Task description =>
Scan the records below for lines with the word "follow", then state how many you find and nothing else.

— Start of Data to process —

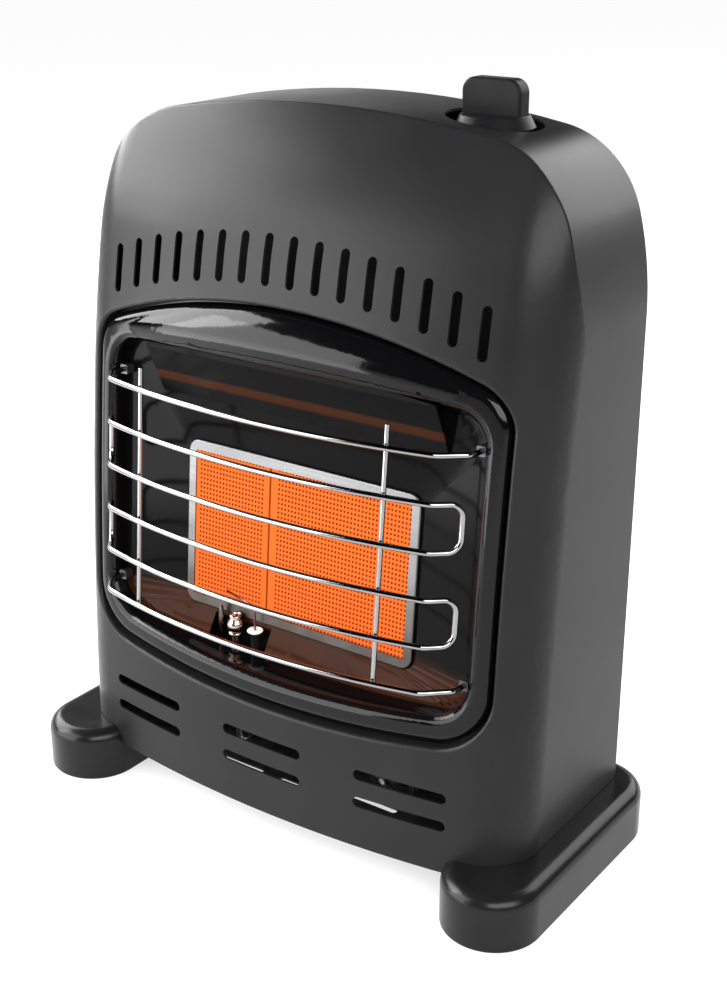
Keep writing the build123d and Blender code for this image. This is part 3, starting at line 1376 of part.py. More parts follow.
with BuildPart() as tube_nuts:
    with BuildSketch(Plane.XY.offset(valve_base - PORT_LENGTH)):
        for x, radius in VALVE_PORTS:
            with Locations((x, KNOB_Y)):
                RegularPolygon(radius + 3.4, 6)
                Circle(radius + STEM_FIT, mode=Mode.SUBTRACT)
    extrude(amount=-NUT_HEIGHT)
tube_nuts.part.label = "tube_nuts"
export_step(tube_nuts.part, "parts/tube_nuts.step")

# ---------------------------------------------------------------- pilot group
def on_pan_back(drop, back):
    """A (Y, Z) point behind the dish's rim, drop below the rim's edge and back from its rear."""
    point = on_fire(0, up_the_lean(PILOT_SEAT) - drop, PAN_FRONT - PAN_SHEET - back)
    return point.Y, point.Z


with BuildPart() as pilot_bracket:
    with BuildSketch(Plane.YZ.offset(PILOT_X)):
        with BuildLine():
            Polyline(
                on_pan_back(BRACKET_DROP, 0),
                on_pan_back(0, 0),
                (PILOT_Y + 4.5, PILOT_SEAT),
                (PILOT_Y + 4.5, PILOT_SEAT - 1),
                on_pan_back(1, 1),
                on_pan_back(BRACKET_DROP, 1),
                close=True,
            )
        make_face()
    extrude(amount=PILOT_OPENING / 2 - FIT_CLEARANCE, both=True)
    with BuildSketch(Plane.XY.offset(PILOT_SEAT - 2)):
        with Locations((PILOT_TUBE_X, PILOT_Y)):
            Circle(PILOT_TUBE_RADIUS + FIT_CLEARANCE)
        with Locations((THERMOCOUPLE_X, PILOT_Y)):
            Circle(THERMOCOUPLE_RADIUS + STEM_FIT)
        with Locations((IGNITER_X, PILOT_Y)):
            Circle(IGNITER_RADIUS + STEM_FIT)
    extrude(amount=4, mode=Mode.SUBTRACT)
pilot_bracket.part.label = "pilot_bracket"
export_step(pilot_bracket.part, "parts/pilot_bracket.step")

with BuildPart() as pilot_burner:
    with BuildSketch(Plane.XZ.offset(-PILOT_Y)):
        with BuildLine():
            Polyline(*[(PILOT_TUBE_X + r, PILOT_SEAT + z) for r, z in PILOT_PROFILE], close=True)
        make_face()
    revolve(axis=Axis((PILOT_TUBE_X, PILOT_Y, 0), (0, 0, 1)))
pilot_burner.part.label = "pilot_burner"
export_step(pilot_burner.part, "parts/pilot_burner.step")

thermocouple_route = (
    (THERMOCOUPLE_X, PILOT_Y, PILOT_SEAT - 6),
    (THERMOCOUPLE_X, PILOT_Y, PILOT_SEAT + 12),
    (THERMOCOUPLE_X + 0.8, PILOT_Y + 0.9, PILOT_SEAT + 21.5),
)
with BuildPart() as thermocouple:
    add(bent_tube(thermocouple_route, 8, THERMOCOUPLE_RADIUS))
thermocouple.part.label = "thermocouple"
export_step(thermocouple.part, "parts/thermocouple.step")


with BuildPart() as igniter_insulator:
    with Locations((IGNITER_X, PILOT_Y, PILOT_SEAT)):
        Cylinder(IGNITER_RADIUS, 10, align=DOWNWARD)
        Cylinder(IGNITER_RADIUS + 0.8, 8, align=UPWARD)
        with Locations((0, 0, 8)):
            Cylinder(4.4, 1.8, align=UPWARD)
        Cylinder(ELECTRODE_RADIUS + STEM_FIT, 30, mode=Mode.SUBTRACT)
igniter_insulator.part.label = "igniter_insulator"
export_step(igniter_insulator.part, "parts/igniter_insulator.step")

electrode_route = (
    (IGNITER_X, PILOT_Y, PILOT_SEAT - 6),
    (IGNITER_X, PILOT_Y, PILOT_SEAT + 31),
    (IGNITER_X - 37, PILOT_Y + 2, PILOT_SEAT + 38),
)
with BuildPart() as igniter_electrode:
    add(bent_tube(electrode_route, 2.5, ELECTRODE_RADIUS))
igniter_electrode.part.label = "igniter_electrode"
export_step(igniter_electrode.part, "parts/igniter_electrode.step")


valve_left = KNOB_X - VALVE_LENGTH / 2
thermocouple_lead_route = (
    (valve_left, KNOB_Y, valve_base + 12),
    (valve_left - 13, KNOB_Y, valve_base + 12),
    (valve_left - 13, KNOB_Y, 56),
    (valve_left - 13, 12, 56),
    (THERMOCOUPLE_X, 12, 56),
    (THERMOCOUPLE_X, PILOT_Y, 56),
    (THERMOCOUPLE_X, PILOT_Y, PILOT_SEAT - 6),
)
igniter_lead_route = (
    (valve_left, KNOB_Y + 7, valve_base + 6),
    (valve_left - 19, KNOB_Y + 7, valve_base + 6),
    (valve_left - 19, KNOB_Y + 7, 66),
    (valve_left - 19, 14, 66),
    (IGNITER_X, 14, 66),
    (IGNITER_X, PILOT_Y, 66),
    (IGNITER_X, PILOT_Y, PILOT_SEAT - 10),
)
with BuildPart() as thermocouple_lead:
    add(bent_tube(thermocouple_lead_route, 6, LEAD_RADIUS))
thermocouple_lead.part.label = "thermocouple_lead"
export_step(thermocouple_lead.part, "parts/thermocouple_lead.step")

with BuildPart() as igniter_lead:
    add(bent_tube(igniter_lead_route, 6, LEAD_RADIUS))
igniter_lead.part.label = "igniter_lead"
export_step(igniter_lead.part, "parts/igniter_lead.step")
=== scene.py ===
"""Portable gas cabinet heater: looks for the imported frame, in metres."""
import math

import bpy
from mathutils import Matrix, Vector


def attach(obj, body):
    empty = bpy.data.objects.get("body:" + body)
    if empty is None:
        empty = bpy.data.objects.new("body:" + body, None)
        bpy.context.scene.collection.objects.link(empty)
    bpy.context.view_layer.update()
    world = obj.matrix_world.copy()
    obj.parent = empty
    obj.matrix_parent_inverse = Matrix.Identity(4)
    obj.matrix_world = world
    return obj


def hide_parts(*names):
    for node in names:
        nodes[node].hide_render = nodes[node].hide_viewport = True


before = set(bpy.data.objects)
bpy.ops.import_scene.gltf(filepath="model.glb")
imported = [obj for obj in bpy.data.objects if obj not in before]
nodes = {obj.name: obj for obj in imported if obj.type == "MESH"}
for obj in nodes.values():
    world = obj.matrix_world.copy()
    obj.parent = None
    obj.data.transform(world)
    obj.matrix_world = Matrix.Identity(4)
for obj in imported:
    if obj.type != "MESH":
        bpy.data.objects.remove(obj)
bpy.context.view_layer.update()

# ---------------------------------------------------------------- camera
# A long lens from the heater's right front, a little above it, so the front, the right side
# and a sliver of the top all show.
SENSOR_WIDTH = 36
LENS_LENGTH = 56.08
CAMERA_PLACE = (0.5489, -0.7352, 0.5795)
CAMERA_LOOKS_DOWN = 21.702
CAMERA_TURNED_LEFT = 35.403

camera_data = bpy.data.cameras.new("camera")
camera = bpy.data.objects.new("camera", camera_data)
bpy.context.scene.collection.objects.link(camera)
camera_data.sensor_width = SENSOR_WIDTH
camera_data.lens = LENS_LENGTH
camera.location = CAMERA_PLACE
camera.rotation_euler = (
    math.radians(90 - CAMERA_LOOKS_DOWN), 0, math.radians(CAMERA_TURNED_LEFT)
)
bpy.context.scene.camera = camera
bpy.context.scene.view_settings.view_transform = "Standard"

# ---------------------------------------------------------------- floor and studio light
# A pale translucent sheet, lit partly from below as a light table is, in even light from all
# round. Softboxes draw the highlights: left, front left for the visor, right and two behind.
FLOOR_SIZE = 80
SHEET_GREY = 0.36
SHEET_GLOW = 0.6
ROOM_LIGHT = 1.08
LIT_MIDDLE = Vector((0, 0, 0.3))
LIGHT_DISTANCE = 1.9

bpy.ops.mesh.primitive_plane_add(size=FLOOR_SIZE, location=(0, 0, 0))
floor = bpy.context.object
floor.name = "floor"
paper = bpy.data.materials.new("pale_sheet")
paper.use_nodes = True
paper_shader = paper.node_tree.nodes["Principled BSDF"]
paper_shader.inputs["Base Color"].default_value = (SHEET_GREY, SHEET_GREY, SHEET_GREY, 1)
paper_shader.inputs["Emission Color"].default_value = (1, 1, 1, 1)
paper_shader.inputs["Emission Strength"].default_value = SHEET_GLOW
paper_shader.inputs["Roughness"].default_value = 0.9
paper_shader.inputs["Specular IOR Level"].default_value = 0.1
floor.data.materials.append(paper)

# the room itself gives even light, and isn't mirrored in the gloss
studio = bpy.data.worlds.new("studio")
bpy.context.scene.world = studio
studio.use_nodes = True
room = studio.node_tree.nodes["Background"]
room.inputs["Color"].default_value = (1, 1, 1, 1)
room.inputs["Strength"].default_value = ROOM_LIGHT
studio.cycles_visibility.glossy = False


def softbox(name, turn, rise, width, height, brightness, distance=LIGHT_DISTANCE):
    """A studio panel, turned from the front towards the right and raised, in degrees."""
    light = bpy.data.lights.new(name, "AREA")
    light.shape = "RECTANGLE"
    light.size = width
    light.size_y = height
    light.energy = brightness * math.pi * width * height
    lamp = bpy.data.objects.new(name, light)
    bpy.context.scene.collection.objects.link(lamp)
    turn, rise = math.radians(turn), math.radians(rise)
    out = Vector(
        (math.sin(turn) * math.cos(rise), -math.cos(turn) * math.cos(rise), math.sin(rise))
    )
    lamp.location = LIT_MIDDLE + out * distance
    lamp.rotation_euler = (-out).to_track_quat("-Z", "Y").to_euler()
    lamp.visible_camera = False


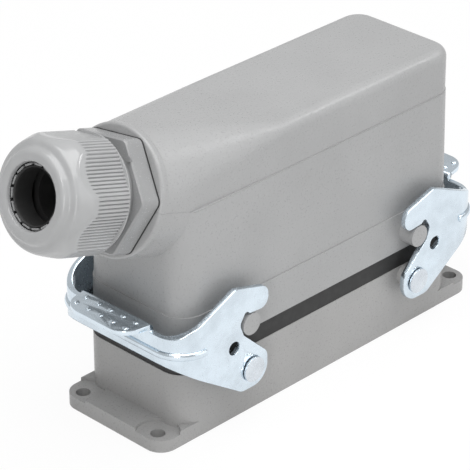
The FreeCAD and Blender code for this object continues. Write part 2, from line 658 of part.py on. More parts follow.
round_edges(gland, "hex_edges", nut_hex, on_hex_rim, cell("hex_chamfer"), "Chamfer")
s = new_sketch(gland, "gland_neck_outline", level=hex_end - 0.5)
draw_circle(s, 0, 0, cell("gland_neck_r"))
pad(gland, "gland_neck", s, cell("gland_neck_end") - hex_end + 0.5)
s = new_sketch(gland, "pip_outline", level=hex_end)
draw_circle(s, cell("hex_pip_x"), cell("hex_pip_y"), cell("hex_pip_r"))
pad(gland, "hex_pip", s, cell("hex_pip_high"))
s = new_sketch(gland, "cable_path", level=-cell("gland_thread_len"))
draw_circle(s, 0, 0, cell("cable_r"))
pocket(gland, "cable_bore", s, None, back=True)
s = new_sketch(gland, "cup_outline", level=cell("cup_start"))
draw_circle(s, 0, 0, cell("cup_r"))
pocket(gland, "seal_cup", s, cell("gland_neck_end"), back=True)
on_gland_axis(gland, "Placement", 0)


def tube(name, outer, inner, start, end):
    """A plain ring on the gland axis, cut from two bound cylinders."""
    pair = []
    for tag, r in (("outer", outer), ("inner", inner)):
        cyl = doc.addObject("Part::Cylinder", f"{name}_{tag}")
        bind(cyl, "Radius", r)
        bind(cyl, "Height", end - start)
        on_gland_axis(cyl, "Placement", start)
        pair.append(cyl)
    cut = doc.addObject("Part::Cut", name)
    cut.Base, cut.Tool = pair
    return cut


gland_ring = tube("gland_ring", cell("entry_r") + cell("ring_wide"), cell("entry_r"),
                  Size.of(0), ring)
gland_seal = tube("gland_seal", cell("cup_r") - cell("seal_wall"), cell("seal_r"),
                  cell("cup_start") + cell("fit_gap"), cell("gland_neck_end") - cell("seal_in"))

# Clamping claws: a collar whose slotted fingers close round the cable
claw = new_body("gland_claws")
s = new_sketch(claw, "claw_profile", "XZ_Plane")
claw_back, claw_neck = cell("nut_start") + cell("claw_in"), cell("gland_neck_end") + cell("claw_in")
claw_tip = cell("nut_end") - cell("claw_in")
out_r = cell("cup_r") - cell("claw_fit")
in_r = out_r - cell("claw_wall")
tip_r = cell("cable_r") - cell("claw_tip_in")
draw_polygon(s, [(in_r, claw_back), (out_r, claw_back), (out_r, claw_neck),
                 (tip_r, claw_tip), (tip_r - cell("claw_tip_wide"), claw_tip - cell("claw_step")),
                 (in_r, claw_neck - cell("claw_step"))])
turned = claw.newObject("PartDesign::Revolution", "claw_collar")
turned.Profile = s
turned.ReferenceAxis = (s, ["V_Axis"])
turned.Angle = 360
s.Visibility = False
s = new_sketch(claw, "claw_slot", level=cell("gland_neck_end") - cell("claw_slot_start"))
half_slot = cell("claw_slot_wide") / 2
draw_polygon(s, [(cell("cable_r") - 4, -half_slot), (cell("cup_r") + 2, -half_slot),
                 (cell("cup_r") + 2, half_slot), (cell("cable_r") - 4, half_slot)])
slot = pocket(claw, "slot", s, cell("nut_len"), back=True)
fan = claw.newObject("PartDesign::PolarPattern", "claw_slots")
fan.Originals = [slot]
fan.Axis = (plane_of(claw, "Z_Axis"), [""])
fan.Angle = 360
fan.Occurrences = int(num(cell("claw_slots")))
claw.Tip = fan
on_gland_axis(claw, "Placement", 0)


# Cap nut: rounded hexagon with a domed front and fine ribs that fade in arches.
# Each step of the dome is a share of the way from the lip to the corners and
# its depth behind the mouth.
NUT_DOME = [(1.0, 5.6), (0.889, 4.2), (0.706, 3.2), (0.654, 2.4), (0.536, 1.5), (0.405, 0.9),
            (0.275, 0.45), (0.065, 0.05)]


def cap_nut():
    start, end = num(cell("nut_start")), num(cell("nut_end"))
    flat, round_r = num(cell("gland_flats")) / 2, num(cell("nut_round_r"))
    bore, mouth = num(cell("nut_bore_r")), num(cell("nut_mouth_r"))
    rib_end, arch = start + num(cell("rib_len")), num(cell("rib_arch"))
    deep, ribs = num(cell("rib_deep")), int(num(cell("rib_count")))
    chamfer, claw_room = num(cell("nut_chamfer")), num(cell("claw_room"))

    def turned_solid(profile):
        wire = Part.makePolygon([V(r, 0, z) for r, z in profile + profile[:1]])
        return Part.Face(wire).revolve(V(0, 0, 0), V(0, 0, 1), 360)

    def hex_radius(angle):
        inside = (angle - HEX_TURN) % (math.pi / 3) - math.pi / 6
        return min(flat / math.cos(inside), round_r)

    tip = flat / math.cos(math.pi / 6)
    corners = [V(tip * math.cos(HEX_TURN + i * math.pi / 3),
                 tip * math.sin(HEX_TURN + i * math.pi / 3), start + chamfer) for i in range(7)]
    block = Part.Face(Part.makePolygon(corners)).extrude(V(0, 0, end - start - chamfer))
    # the dome steps in from the corners' radius to the lip round the mouth
    lip = mouth + chamfer
    dome = [(lip + (round_r - lip) * share, end - drop) for share, drop in NUT_DOME]
    block = block.common(turned_solid([(0, start), (round_r, start)] + dome + [(lip, end), (0, end)]))
    # the arches: smooth hexagon only outside this cone
    cone_r = bore - chamfer
    fade = [(cone_r, start), (round_r + 1, start), (round_r + 1, rib_end - arch),
            (cone_r, rib_end + (round_r - cone_r) * arch)]
    smooth = block.cut(turned_solid(fade))
    zigzag = []
    for i in range(ribs * 2 + 1):
        a = HEX_TURN + (i % (ribs * 2)) * math.pi / ribs
        r = hex_radius(a) - (deep if i % 2 else 0.0)
        zigzag.append(V(r * math.cos(a), r * math.sin(a), start + chamfer))
    rib_reach = rib_end - start + (round_r - flat + deep) * arch
    ribbed = Part.Face(Part.makePolygon(zigzag)).extrude(V(0, 0, rib_reach))
    # the wall behind the ribs, as far as the smooth hexagon reaches inward
    core_r = flat - num(cell("rib_core_in"))
    core = Part.makeCylinder(core_r, rib_end - start + (round_r - cone_r) * arch, V(0, 0, start))
    skirt_r = round_r - num(cell("nut_skirt_in"))
    skirt = Part.makeCylinder(skirt_r, num(cell("nut_skirt_len")), V(0, 0, start))
    deep_end = start + num(cell("nut_bore_len"))
    hollow = turned_solid([(0, start - 1), (bore, start - 1), (bore, deep_end),
                           (bore - claw_room, deep_end + chamfer), (mouth, end - chamfer * 3),
                           (mouth, end - chamfer * 2), (mouth + chamfer, end), (0, end)])
    return smooth.fuse([ribbed, core, skirt]).cut(hollow).removeSplitter()


nut = doc.addObject("Part::Feature", "gland_cap_nut")
nut.Shape = cap_nut()
on_gland_axis(nut, "Placement", 0)

# Contact inserts: two rows of contacts, terminal screws outside the rows


def insert(name, low, high, shelf, up, hole_r):
    """An insulating block on its mounting flange; up is +1 for the base side."""
    body = new_body(name)
    sk = new_sketch(body, f"{name}_block_line", level=low)
    draw_rounded_box(sk, cell("block_half_len"), cell("block_half_wid"), cell("block_corner"))
    pad(body, f"{name}_block", sk, high - low)
    sk = new_sketch(body, f"{name}_flange_line", level=shelf)
    draw_rounded_box(sk, cell("insert_half_len"), cell("insert_half_wid"),
                     cell("inner_corner") - cell("insert_gap_wid"))
    pad(body, f"{name}_flange", sk, cell("insert_flange"), back=up < 0)
    sk = new_sketch(body, f"{name}_fixing_line", level=shelf)
    for sx in (-1, 1):
        for sy in (-1, 1):
            draw_regular(sk, cell("fixing_x") * sx, cell("fixing_y") * sy,
                         cell("fixing_r") + cell("fit_gap") * 2, 8)
    pocket(body, f"{name}_fixings", sk, cell("insert_flange"), back=up > 0)
    sk = new_sketch(body, f"{name}_contact_line", level=low)
    for side in (-1, 1):
        draw_regular(sk, -cell("row_half"), cell("contact_row") * side, hole_r, 6)
    holes = pocket(body, f"{name}_contact_hole", sk, None, back=True)
    sk = new_sketch(body, f"{name}_screw_line", level=low if up > 0 else high)
    for side in (-1, 1):
        draw_regular(sk, -cell("row_half"), cell("screw_row") * side,
                     cell("terminal_r") + cell("fit_gap"), 6)
    depth = cell("terminal_len") + cell("terminal_sink") * 2
    screws = pocket(body, f"{name}_screw_hole", sk, depth, back=up > 0)
    rows = body.newObject("PartDesign::LinearPattern", f"{name}_rows")
    rows.Originals = [holes, screws]
    rows.Direction = (plane_of(body, "X_Axis"), [""])
    rows.Length = num(cell("row_half")) * 2
    bind(rows, "Length", cell("row_half") * 2)
    rows.Occurrences = CONTACTS
    body.Tip = rows
    return body


female_low = cell("insert_low")
mate = cell("mate_level")
socket_insert = insert("socket_insert", female_low, mate, cell("base_shelf"), 1,
                       cell("socket_r") + cell("fit_gap"))
pin_insert = insert("pin_insert", mate + cell("mate_gap"), cell("block_end"), cell("hood_shelf"), -1,
                    cell("pin_r") + cell("fit_gap"))


def rod(name, r, start, end, sides=6):
    """A bar with flats along Z between two levels."""
    bar = doc.addObject("Part::Prism", name)
    bar.Polygon = sides
    bind(bar, "Circumradius", r)
    bind(bar, "Height", end - start)
    bind(bar, "Placement.Base.z", start)
    return bar


def copies(name, source, places):
    """One node of equal pieces: the bound source repeated at the places."""
    doc.recompute()
    group = doc.addObject("Part::Feature", name)
    group.Shape = Part.makeCompound([source.Shape.translated(V(x, y, 0)) for x, y in places])
    return group


def row_places(row):
    pitch = num(cell("contact_pitch"))
    first = -num(cell("row_half"))
    return [(first + i * pitch, side * num(row)) for side in (-1, 1) for i in range(CONTACTS)]


fixing_places = [(sx * num(cell("fixing_x")), sy * num(cell("fixing_y")))
                 for sx in (-1, 1) for sy in (-1, 1)]

socket = doc.addObject("Part::Cut", "one_socket")
socket.Base = rod("socket_barrel", cell("socket_r"), female_low + cell("socket_foot"),
                  mate - cell("terminal_sink"))
socket.Tool = rod("socket_bore", cell("socket_bore_r"), female_low + cell("socket_bore_foot"), mate)
sockets = copies("socket_contacts", socket, row_places(cell("contact_row")))
pin = rod("one_pin", cell("pin_r"), mate - cell("pin_reach"), cell("block_end") - cell("pin_back"))
pins = copies("pin_contacts", pin, row_places(cell("contact_row")))
sink = cell("terminal_sink")
lower_screw = rod("one_lower_terminal", cell("terminal_r"), female_low + sink,
                  female_low + sink + cell("terminal_len"))
base_terminals = copies("base_terminal_screws", lower_screw, row_places(cell("screw_row")))
upper_screw = rod("one_upper_terminal", cell("terminal_r"),
                  cell("block_end") - sink - cell("terminal_len"), cell("block_end") - sink)
hood_terminals = copies("hood_terminal_screws", upper_screw, row_places(cell("screw_row")))


def fixing_screw(name, seat, up):
    """Hexagon head screw through the insert flange; up is +1 with the head on top."""
    grip = cell("insert_flange") + cell("plate_thick") + cell("fixing_bite")
    head = cell("fixing_head")
    if up > 0:
        ends = (seat - grip, seat, seat, seat + head)
    else:
        ends = (seat, seat + grip, seat - head, seat)
    screw = doc.addObject("Part::Fuse", name)
    screw.Base = rod(f"{name}_shank", cell("fixing_r"), ends[0], ends[1], 8)
    screw.Tool = rod(f"{name}_head", cell("fixing_head_r"), ends[2], ends[3])
    return screw


plate_low = cell("base_shelf") + cell("insert_flange")
plate_high = cell("hood_shelf") - cell("insert_flange")
low_screws = copies("base_insert_screws",
                    fixing_screw("one_base_fixing", plate_low + cell("plate_thick"), 1), fixing_places)
high_screws = copies("hood_insert_screws",
                     fixing_screw("one_hood_fixing", plate_high - cell("plate_thick"), -1),
                     fixing_places)


def earth_plate(name, level, x_side):
    body = new_body(name)
    sk = new_sketch(body, f"{name}_line", level=level)
    near = cell("block_half_len") + cell("plate_gap")
    far = cell("insert_half_len") - cell("plate_in")
    wide = cell("insert_half_wid") - cell("plate_in")
    draw_polygon(sk, [(near * x_side, -wide), (far * x_side, -wide), (far * x_side, wide),
                      (near * x_side, wide)])
    for sy in (-1, 1):
        draw_regular(sk, cell("fixing_x") * x_side, cell("fixing_y") * sy,
                     cell("fixing_r") + cell("fit_gap") * 2, 8)
    pad(body, f"{name}_sheet", sk, cell("plate_thick"))
    return body


def earth_pair(name, level):
    pair = doc.addObject("Part::Compound", name)
    pair.Links = [earth_plate(f"{name}_{tag}", level, side) for tag, side in (("a", -1), ("b", 1))]
    return pair


base_earth = earth_pair("base_earth_plates", plate_low)
hood_earth = earth_pair("hood_earth_plates", plate_high - cell("plate_thick"))

doc.recompute()
NODES = [base, seal, rim, hood, rivets, lever_left, lever_right, gland, gland_ring, gland_seal, claw,
         nut, socket_insert, pin_insert, sockets, pins, base_terminals, hood_terminals, low_screws,
         high_screws, base_earth, hood_earth]
for thing in doc.Objects:
    if "Invalid" in thing.State or "Error" in thing.State:
        raise RuntimeError(f"{thing.Name} did not build: {thing.State}")
for node in NODES:
    shape = node.Shape
    if shape.isNull() or not shape.isValid() or shape.Volume <= 0:
        raise RuntimeError(f"{node.Name} has no valid solid")
    shape.exportStep(f"parts/{node.Name}.step")
    print(node.Name, len(shape.Solids), round(shape.Volume), shape.BoundBox)
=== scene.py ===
import logging
import math
from dataclasses import dataclass
from enum import Enum
from typing import Sequence

import bpy
from mathutils import Matrix, Vector


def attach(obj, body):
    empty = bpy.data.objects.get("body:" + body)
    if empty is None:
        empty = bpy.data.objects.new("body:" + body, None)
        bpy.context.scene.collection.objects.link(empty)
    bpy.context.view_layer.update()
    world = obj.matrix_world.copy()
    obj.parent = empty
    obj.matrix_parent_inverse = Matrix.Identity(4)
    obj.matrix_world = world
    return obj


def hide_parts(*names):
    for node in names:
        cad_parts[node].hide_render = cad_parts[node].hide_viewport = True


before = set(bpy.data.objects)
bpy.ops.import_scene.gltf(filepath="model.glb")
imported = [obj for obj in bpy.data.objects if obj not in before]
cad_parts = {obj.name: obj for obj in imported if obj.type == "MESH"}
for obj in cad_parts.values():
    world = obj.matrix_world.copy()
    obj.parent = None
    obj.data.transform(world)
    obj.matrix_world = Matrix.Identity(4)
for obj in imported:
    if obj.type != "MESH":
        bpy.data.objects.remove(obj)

logging.basicConfig(level=logging.INFO, format="%(message)s")
LOG = logging.getLogger("connector")
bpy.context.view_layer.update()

MM_PER_M = 1000.0
MM = 1 / MM_PER_M
HEX_SIDES = 6
SIXTH_TURN = math.tau / HEX_SIDES
NOISE_SPAN = (0.3, 0.7)  # nearly all of a noise's values lie between these

Point = tuple[float, float, float]
Colour = tuple[float, float, float, float]
Profile = tuple[tuple[float, float], ...]


def metres(*sizes: float) -> tuple[float, ...]:
    """Turns millimetres into metres."""
    return tuple(size * MM for size in sizes)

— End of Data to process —

Answer to this exercise =>
2